The seam exists architecturally; the content of the witness (what fields, what schema, what namespace) is still open. See Frontmatter as bijection memory research and Challenge 07 — Frontmatter as bijection memory validation for the open design questions: namespace shape (fts: vs folder-tag-sync: vs _fts:), what to store (raw path vs slot values), backfill behavior on retroactive enable, and strip-on-export tooling. The development plan lists six decision-gate questions for the user before F3 implementation begins.

The F2 runtime does not block on F3 research. The seam is documented; F3 plugs in when its design questions resolve.

Why this design (vs alternatives)

The three-agent research dispatch surveyed the alternatives:

Type-hierarchy reversibility (monocle-ts, Haskell lens) — encodes Iso/Lens/Prism distinction in types.
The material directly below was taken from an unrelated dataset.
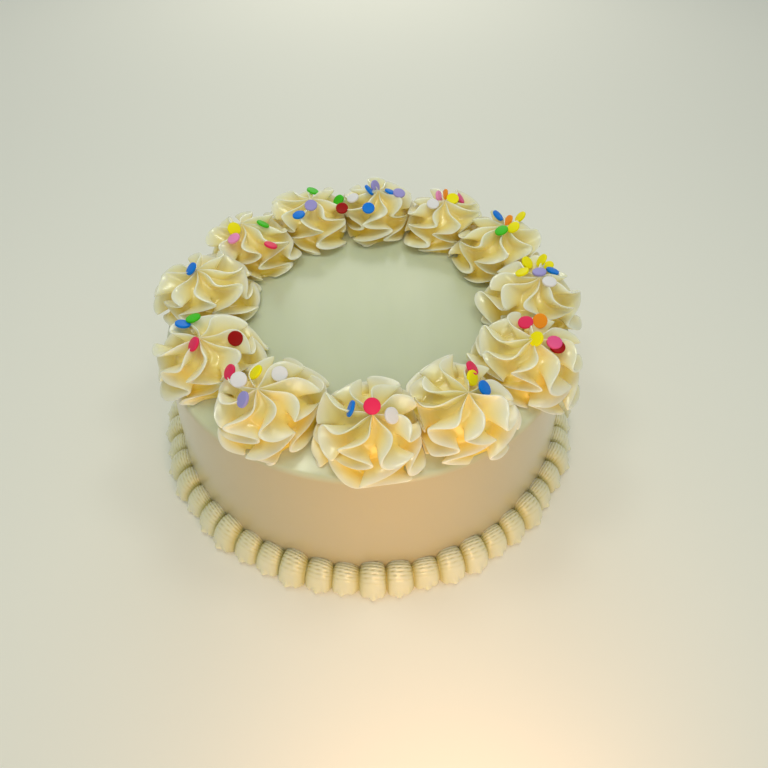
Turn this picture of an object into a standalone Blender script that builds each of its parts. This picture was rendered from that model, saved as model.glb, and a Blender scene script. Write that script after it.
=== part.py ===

Wrong abstraction level for user-provided rules; we’d need users to declare which optic level a rule belongs to, and they don’t think in those terms.
Codec composition (io-ts) — paired decode/encode with no auto-reversibility detection. Same compositional pattern as our existing approach, but without the per-filter metadata granularity we need for per-rule warnings.
Token-structure reversibility (path-to-regexp) — implicit in token types. Could be borrowed for the structural Layer 1 check, but doesn’t help with Layers 2-5.
No metadata (change-case, slugify) — pure forward transformations; the caller must track loss separately. Insufficient for our bidirectional engine.
Formal lens calculus (Boomerang, BiGUL) — assume reversibility by construction at compile time. Different paradigm; we want to support discovered, runtime-authored rules, not compile-time-checked grammars.

Our design — three-layer storage (transfer-op semantics + per-transform metadata + slot overlap) and five-layer algorithm (structural / per-transform / symbolic / property-based / runtime) — composes the best of each. We have the explicitness of codec libraries, the granularity of refinement-type-flavored conditions, and the defense-in-depth of runtime checks.

This is more rigorous than any production system surveyed. Boomerang assumes; monocle-ts encodes-in-types; io-ts composes-without-introspection; we compute.